[START OF Information supplied]

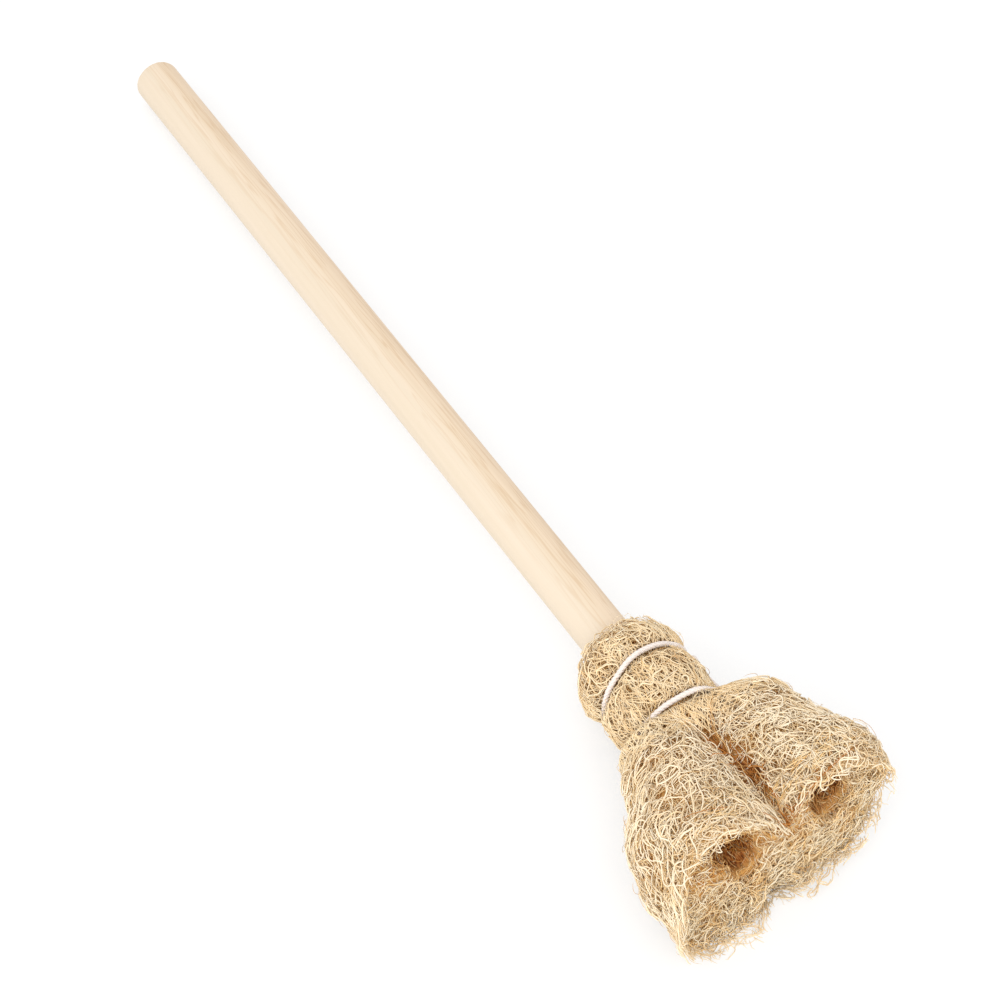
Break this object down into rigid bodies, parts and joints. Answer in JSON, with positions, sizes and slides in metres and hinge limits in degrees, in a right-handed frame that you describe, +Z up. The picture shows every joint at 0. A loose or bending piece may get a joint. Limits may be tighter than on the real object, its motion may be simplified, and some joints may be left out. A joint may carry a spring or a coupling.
{
  "type": "teapot spout brush",
  "caption": "Slim wooden stick with a gathered natural loofah head, bound at its neck with cotton string, for scrubbing spouts and other small necks.",
  "frame": {"origin": "middle of the footprint, on the table: the brush lies on the rim of the stick's sawn end and on the underside of its head", "axes": "+X along the brush from the sawn end towards the head, rising by the brush's small slope; +Y across the brush towards its right lobe; +Z up from the table"},
  "size_m": [0.2698, 0.0518, 0.0287],
  "materials": {
    "wood": "sanded, unfinished",
    "loofah": "dry open fibre",
    "cotton": "matte twisted string"
  },
  "bodies": {
    "root": {"handle": "wood", "loofah": "loofah", "tie_string": "cotton"}
  },
  "joints": []
}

[END OF Information supplied]

• What this task involves: Give the number of lines in the material above that have the word "right" in them, and nothing more.

• Final result: 2